#### [Directions]
Examine each line of the data. Copy those that contain the string "joints".

#### [Provided data]
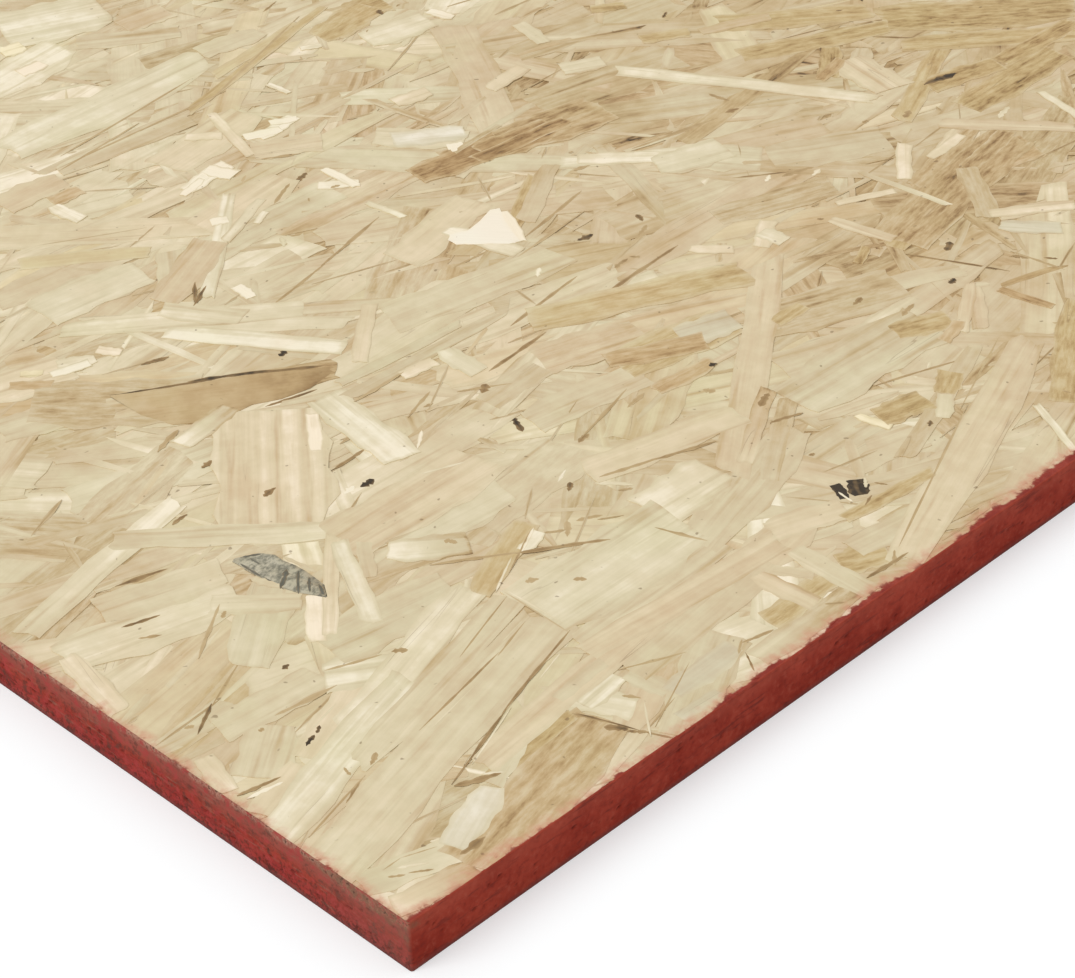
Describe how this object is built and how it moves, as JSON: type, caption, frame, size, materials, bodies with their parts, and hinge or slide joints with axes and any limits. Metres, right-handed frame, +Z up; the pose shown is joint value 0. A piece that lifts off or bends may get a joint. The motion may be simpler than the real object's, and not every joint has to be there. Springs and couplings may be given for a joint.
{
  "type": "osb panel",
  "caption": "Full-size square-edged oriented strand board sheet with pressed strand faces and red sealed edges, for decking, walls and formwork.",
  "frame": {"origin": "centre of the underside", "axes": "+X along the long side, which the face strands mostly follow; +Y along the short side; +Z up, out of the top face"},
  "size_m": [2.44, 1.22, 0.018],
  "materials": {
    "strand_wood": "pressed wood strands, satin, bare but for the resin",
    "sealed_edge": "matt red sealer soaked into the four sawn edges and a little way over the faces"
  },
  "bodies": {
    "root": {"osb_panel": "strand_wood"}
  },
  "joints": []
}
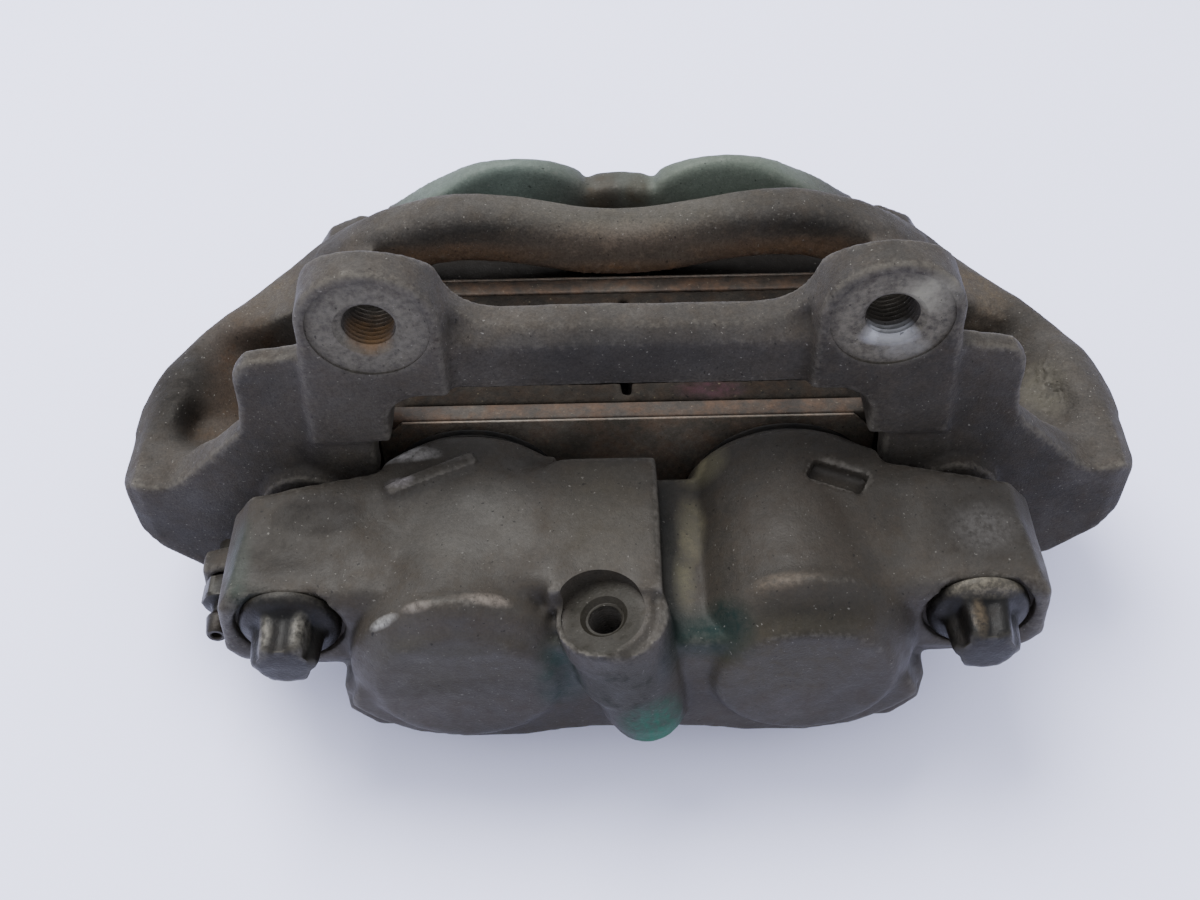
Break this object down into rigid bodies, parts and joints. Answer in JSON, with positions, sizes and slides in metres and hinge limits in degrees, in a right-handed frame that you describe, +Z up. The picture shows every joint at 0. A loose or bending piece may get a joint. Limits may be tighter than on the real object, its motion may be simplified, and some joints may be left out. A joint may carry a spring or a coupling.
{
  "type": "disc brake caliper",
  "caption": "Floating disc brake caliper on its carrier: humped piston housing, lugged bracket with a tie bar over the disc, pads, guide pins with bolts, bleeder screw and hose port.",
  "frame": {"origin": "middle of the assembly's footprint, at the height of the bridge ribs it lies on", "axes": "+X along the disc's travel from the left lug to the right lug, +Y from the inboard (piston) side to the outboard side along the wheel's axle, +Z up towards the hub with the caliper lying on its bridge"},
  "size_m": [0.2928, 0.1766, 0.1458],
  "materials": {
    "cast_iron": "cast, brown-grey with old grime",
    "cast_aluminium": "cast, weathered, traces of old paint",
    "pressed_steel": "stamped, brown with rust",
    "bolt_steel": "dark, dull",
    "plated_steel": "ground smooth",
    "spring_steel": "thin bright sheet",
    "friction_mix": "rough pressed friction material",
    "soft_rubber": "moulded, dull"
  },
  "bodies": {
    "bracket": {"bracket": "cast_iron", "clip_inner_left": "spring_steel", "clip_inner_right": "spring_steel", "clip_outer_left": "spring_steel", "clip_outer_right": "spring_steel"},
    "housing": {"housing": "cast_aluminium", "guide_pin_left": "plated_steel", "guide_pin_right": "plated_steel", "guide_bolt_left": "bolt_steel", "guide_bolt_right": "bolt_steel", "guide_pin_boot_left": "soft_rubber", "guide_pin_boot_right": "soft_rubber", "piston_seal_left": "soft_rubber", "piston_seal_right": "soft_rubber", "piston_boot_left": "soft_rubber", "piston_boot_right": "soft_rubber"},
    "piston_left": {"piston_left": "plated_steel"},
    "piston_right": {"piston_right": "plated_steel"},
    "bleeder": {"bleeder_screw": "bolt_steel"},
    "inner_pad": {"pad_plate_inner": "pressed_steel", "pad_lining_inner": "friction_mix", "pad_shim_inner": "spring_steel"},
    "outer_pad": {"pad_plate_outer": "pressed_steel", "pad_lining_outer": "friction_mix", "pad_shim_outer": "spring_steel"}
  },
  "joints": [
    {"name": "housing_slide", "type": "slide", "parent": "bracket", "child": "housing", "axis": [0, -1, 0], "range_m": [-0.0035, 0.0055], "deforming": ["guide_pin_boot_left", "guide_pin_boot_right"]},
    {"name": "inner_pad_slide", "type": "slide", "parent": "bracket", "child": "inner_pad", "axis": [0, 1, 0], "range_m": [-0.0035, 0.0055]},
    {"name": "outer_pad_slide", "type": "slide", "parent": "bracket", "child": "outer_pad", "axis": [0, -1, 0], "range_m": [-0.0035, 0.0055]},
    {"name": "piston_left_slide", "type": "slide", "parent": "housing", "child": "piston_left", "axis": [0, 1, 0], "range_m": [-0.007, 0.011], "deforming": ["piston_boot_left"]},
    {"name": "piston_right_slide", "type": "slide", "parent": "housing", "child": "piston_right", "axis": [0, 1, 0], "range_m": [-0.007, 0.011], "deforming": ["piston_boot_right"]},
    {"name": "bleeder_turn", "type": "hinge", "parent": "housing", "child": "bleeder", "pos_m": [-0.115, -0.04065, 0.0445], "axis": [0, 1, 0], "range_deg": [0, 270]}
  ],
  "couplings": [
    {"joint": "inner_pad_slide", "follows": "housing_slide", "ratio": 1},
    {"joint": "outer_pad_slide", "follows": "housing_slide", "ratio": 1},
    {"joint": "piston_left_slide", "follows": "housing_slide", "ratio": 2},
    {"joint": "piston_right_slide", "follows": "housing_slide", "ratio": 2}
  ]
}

#### [Correct response]
Describe how this object is built and how it moves, as JSON: type, caption, frame, size, materials, bodies with their parts, and hinge or slide joints with axes and any limits. Metres, right-handed frame, +Z up; the pose shown is joint value 0. A piece that lifts off or bends may get a joint. The motion may be simpler than the real object's, and not every joint has to be there. Springs and couplings may be given for a joint.
  "joints": []
Break this object down into rigid bodies, parts and joints. Answer in JSON, with positions, sizes and slides in metres and hinge limits in degrees, in a right-handed frame that you describe, +Z up. The picture shows every joint at 0. A loose or bending piece may get a joint. Limits may be tighter than on the real object, its motion may be simplified, and some joints may be left out. A joint may carry a spring or a coupling.
  "joints": [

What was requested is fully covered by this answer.